Argo menegaskan petugas tetap mengutamakan pendekatan persuasif meski dilempari batu, kayu, batako, bahkan bom molotov. Aparat mengimbau massa membubarkan diri dan pulang ke rumah masing-masing.
"Kita tetap bertahan, kita terus dilempari. Sampai larut malam sekitar pukul 01.00 WIB, 26 September, massa tetap melempari petugas, ada juga yang menggunakan mercon, roket, dan bom molotov," tutur Argo.
Karena massa mulai merusak fasilitas umum dan menutup jalan tol, petugas akhirnya menjalankan prosedur operasi standar (SOP). Imbauan tetap dilakukan, sambil menyemprotkan air. Namun massa tetap melakukan pelemparan dan petugas membalas dengan melontarkan gas air mata.
Pada saat semprot air dan lontarkan gas air mata, massa dan perusuh itu tidak semuanya saling kenal, akhirnya menyelamatkan diri dan lari.
"Karena lari untuk menyelamatkan diri, perilaku massa panik, tidak melihat kanan dan kiri. Apa pun yang ada di depannya diinjak, ditendang, yang penting bisa menyelamatkan diri," kata Argo.
Tanpa Identitas
Sekitar pukul 01.30 WIB tim dari kepolisian melakukan penangkapan terhadap para perusuh yang melakukan perusakan fasilitas umum.
"Pukul 01.30 WIB anggota AKP Rango yang bertugas di Jakbar (Jakarta Barat), menemukan seorang laki-laki tergeletak di trotoar," kata Argo.
Argo menjelaskan, kondisi sekitar ditemukan pria tanpa identitas tersebut, bisa dikatakan berantakan, seperti layaknya lokasi kericuhan. Ada batu, batako, berbagai macam benda berserakan di mana-mana.
"Kemudian anggota membantu, menolong laki-laki yang tergeletak di trotoar itu, kita bawa ke Polres Jakarta Barat bersama perusuh yang ditangkap. Kita bawa dengan kendaraan ke Polres Jakarta Barat," ujarnya.
Setibanya di Jakarta Barat, Urkes Polres Jakarta Barat memberikan pertolongan medis kepada laki-laki yang kemudian diketahui bernama Akbar Alamsyah.

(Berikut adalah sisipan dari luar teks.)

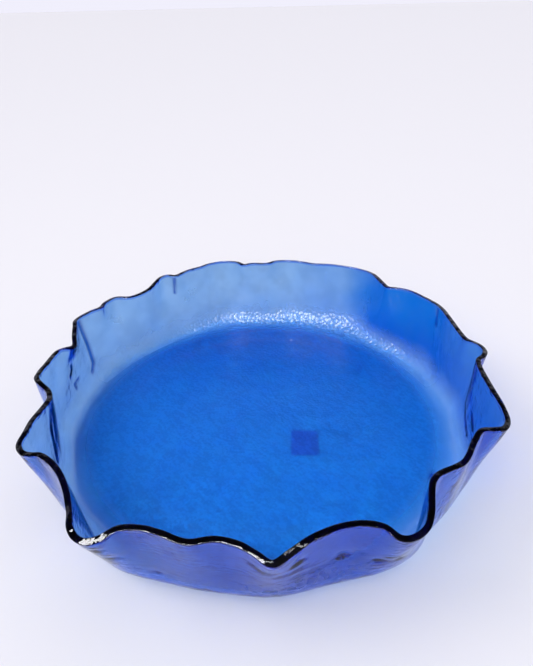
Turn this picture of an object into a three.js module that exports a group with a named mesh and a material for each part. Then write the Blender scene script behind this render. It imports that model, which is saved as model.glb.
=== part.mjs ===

Pukul 07.55 WIB, Akbar dirujuk ke rumah sakit terdekat, yakni RS Pelni. Lalu pada 27 September, sekitar pukul 18.00 WIB dirujuk ke RS Polri Kramat Jati untuk perawatan sekitar tiga hari, sebelum pada 30 September dirujuk ke RSPAD Gatot Soebroto.
"Pada 10 Oktober, setelah dilakukan perawatan, Akbar dinyatakan meninggal. Kami dari Polri ikut berbelasungkawa dan berduka cita, semoga arwahnya diterima di sisi Tuhan dan keluarga yang ditinggalkan diberikan ketabahan," kata Argo.
Berstatus Tersangka
Kombes Argo membenarkan, Akbar telah ditetapkan sebagai tersangka. Penetapan itu didasarkan pada keterangan sejumlah saksi yang mengatakan Akbar diduga terlibat dalam penyerangan terhadap aparat.
"Perusuh yang kita tangkap, kita lakukan pemeriksaan dan tentunya ada saksi yang diperiksa, juga yang ikut diamankan menyatakan yang bersangkutan ikut melempari petugas, merusak, dan sebagainya," kata Argo.
Baca Juga: Kontradiksi Penanganan Wiranto Dengan Korban Demo
Polda Metro Jaya hingga Jumat (12/10) mengaku belum mendapatkan informasi pasti dari pihak dokter mengenai penyebab luka maupun penyebab kematian Akbar.
"Itu masih kita update dari dokter, sampai sekarang belum mendapatkan, memang ada luka di kepala," kata Argo.
Keluarga bingung
Fitri Rahmayani, kakak kandung Akbar Alamsyah, menceritakan, Akbar hilang pada 26 September 2019 setelah malam sebelumnya Rabu (25/9) pergi menonton demo di kawasan Palmerah, Jakarta Barat, bersama dua temannya.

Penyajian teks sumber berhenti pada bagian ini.